Tan dentro lo tengo grabado.
Su
nombre de hoy lleno de nostalgia, es el mismo que pronuncié tantas veces lleno
de cariño. Siendo tan
niño. El mismo nombre que me abre la puerta del cielo. La puerta del alma.
Me gusta pensar que no hay
un adiós para siempre cuando el corazón ama.
Tal vez el
para siempre lo construyo sólo cuando hiero, cuando odio, cuando soy
indiferente. Cuando en la tierra me alejo de los que desprecio
y no amo en lo más hondo a los que me aman. Entonces sí separo, y alejo.
Pero mi amor es verdadero y para
siempre. Sé que lo tejo desde mi pecado y mi pobreza, desde mis límites. Amo de
verdad, desde las raíces más hondas, desde mi pobreza.
Creo en este amor que tiene
semilla eterna. Y no hay un adiós que dure demasiado. El
tiempo siempre pasa. Y llega el cielo.
Mi alma se calma un poco. Y
agradece. ¡Cómo no agradecer tantos pasos que he dado! Y su mirada confiada y
alegre mirándome por la espalda mientras camino.
Lo recuerdo, su mirada tranquila
cuando era pequeño y cargaba piedras.
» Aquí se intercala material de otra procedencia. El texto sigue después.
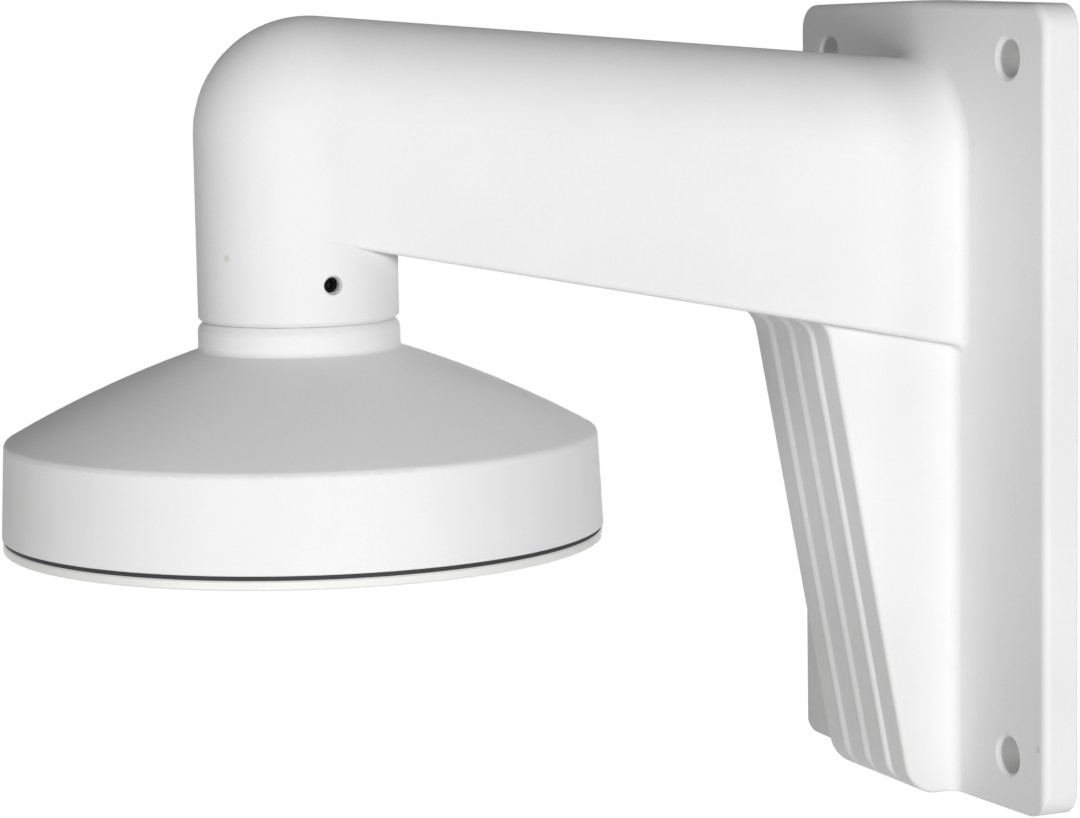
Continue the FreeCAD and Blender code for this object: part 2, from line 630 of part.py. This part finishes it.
def cap_lock_screw():
    """Grub screw that bears on the spigot, with its hexagon socket facing out."""
    tip = SPIGOT_RADIUS + LOCK_SCREW_CLEARANCE
    end = NECK_RADIUS - LOCK_SCREW_SET_BACK
    at = Vector(0, CAP_AXIS_Y, LOCK_SCREW_Z)
    shank = Part.makeCylinder(LOCK_SCREW_RADIUS, end - tip, at + ACROSS * tip, ACROSS)
    bevel = [e for e in shank.Edges if e.BoundBox.XLength < NEAR and e.BoundBox.XMax < tip + NEAR]
    shank = shank.makeChamfer(LOCK_SCREW_RADIUS / 4, bevel)
    corner = LOCK_SCREW_HEX / math.sqrt(3)
    points = [at + ACROSS * (end - LOCK_SCREW_HEX_DEPTH)
              + Vector(0, corner * math.cos(math.radians(60 * k)), corner * math.sin(math.radians(60 * k)))
              for k in range(6)]
    socket = Part.Face(polygon(points)).extrude(ACROSS * (LOCK_SCREW_HEX_DEPTH + PAST))
    return shank.cut(socket)


NODES = {
    "wall_arm": wall_arm,
    "pendant_cap": pendant_cap,
    "cap_seal": cap_seal,
    "camera_plate": camera_plate,
    "camera_plate_screws": camera_plate_screws,
    "cap_lock_screw": cap_lock_screw,
}

if __name__ == "__main__":
    os.makedirs("parts", exist_ok=True)
    for name, build in NODES.items():
        build().exportStep("parts/" + name + ".step")
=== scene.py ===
import bmesh
import bpy
import math
from mathutils import Matrix, Vector


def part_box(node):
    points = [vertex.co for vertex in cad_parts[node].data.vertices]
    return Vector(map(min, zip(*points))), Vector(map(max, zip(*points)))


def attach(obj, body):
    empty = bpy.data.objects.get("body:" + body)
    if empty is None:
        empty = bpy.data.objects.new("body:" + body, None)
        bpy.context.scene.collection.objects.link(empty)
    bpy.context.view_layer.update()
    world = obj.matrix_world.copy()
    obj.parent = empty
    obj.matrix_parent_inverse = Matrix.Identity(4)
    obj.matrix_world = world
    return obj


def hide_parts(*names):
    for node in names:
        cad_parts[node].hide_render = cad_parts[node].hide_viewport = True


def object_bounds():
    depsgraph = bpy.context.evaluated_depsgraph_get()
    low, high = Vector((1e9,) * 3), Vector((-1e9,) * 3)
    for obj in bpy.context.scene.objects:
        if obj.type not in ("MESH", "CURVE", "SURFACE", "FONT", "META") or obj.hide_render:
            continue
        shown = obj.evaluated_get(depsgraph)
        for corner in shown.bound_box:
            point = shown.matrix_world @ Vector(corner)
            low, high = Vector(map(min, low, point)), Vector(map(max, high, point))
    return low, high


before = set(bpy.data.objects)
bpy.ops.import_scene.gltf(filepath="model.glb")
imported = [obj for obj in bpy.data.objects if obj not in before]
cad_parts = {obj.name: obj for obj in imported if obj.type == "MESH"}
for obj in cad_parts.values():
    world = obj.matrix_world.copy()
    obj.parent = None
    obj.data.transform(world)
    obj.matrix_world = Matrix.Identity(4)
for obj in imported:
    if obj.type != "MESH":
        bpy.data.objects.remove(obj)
cad_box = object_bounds()


# Wall arm. One die casting of aluminium alloy: wall plate, hollow arm, neck and fluted gusset.
# It is blasted, then sprayed with white polyester powder that bakes to an almost matt skin with a
# fine grain over a soft orange peel. Four anchors through the plate hold it to the wall.

COAT_WHITE = (0.866, 0.861, 0.87)
COAT_SHADE = (0.838, 0.832, 0.84)
COAT_SPECKLE = (0.7542, 0.7488, 0.756)
SPECKLE_STRENGTH = 0.35
COAT_GLOSS = (0.42, 0.54)
COAT_SHINE = 0.004
PATCHES_PER_METRE = 28
GRAIN_PER_METRE = 2600
CASTING_GRAIN_DEPTH = 0.00003
GRAIN_STRENGTH = 0.5
PEEL_PER_METRE = 520
PEEL_DEPTH = 0.00006
PEEL_STRENGTH = 0.35
COAT_EASE = 0.0004
EASE_SAMPLES = 6

# The Mix node has a set of sockets for each kind of value, all named A, B and Result, so those for
# colours go by number
MIX_COLOURS = (6, 7)
MIX_RESULT = 2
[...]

Esa mirada suya me sostiene hoy. Me sigue
mirando. Y yo cargo piedras.
Entonces no la veía. No sabía
que miraba. Ahora no lo dudo. Me está mirando, seguro.
Cargo con las piedras pesadas del camino. Con las mías, con las de los otros.
Las sostengo temblando entre mis dedos. Abrazado por la espalda.
Ya no temo. No sé si será mi
tristeza un día alegría plena. En algún momento seguro.
Tenía tanta paz su mirada al
irse. Se quedó pegada en mi pecho. No creo que sea posible morir de mejor
manera.
La ausencia duele. Y el vacío.
El recuerdo sagrado de haber sido amado. La nostalgia de unos ojos azules que
me miran. Su sonrisa franca llena de recuerdos.
Doy
gracias a Dios, por haber tenido, por haber amado, por haber sufrido.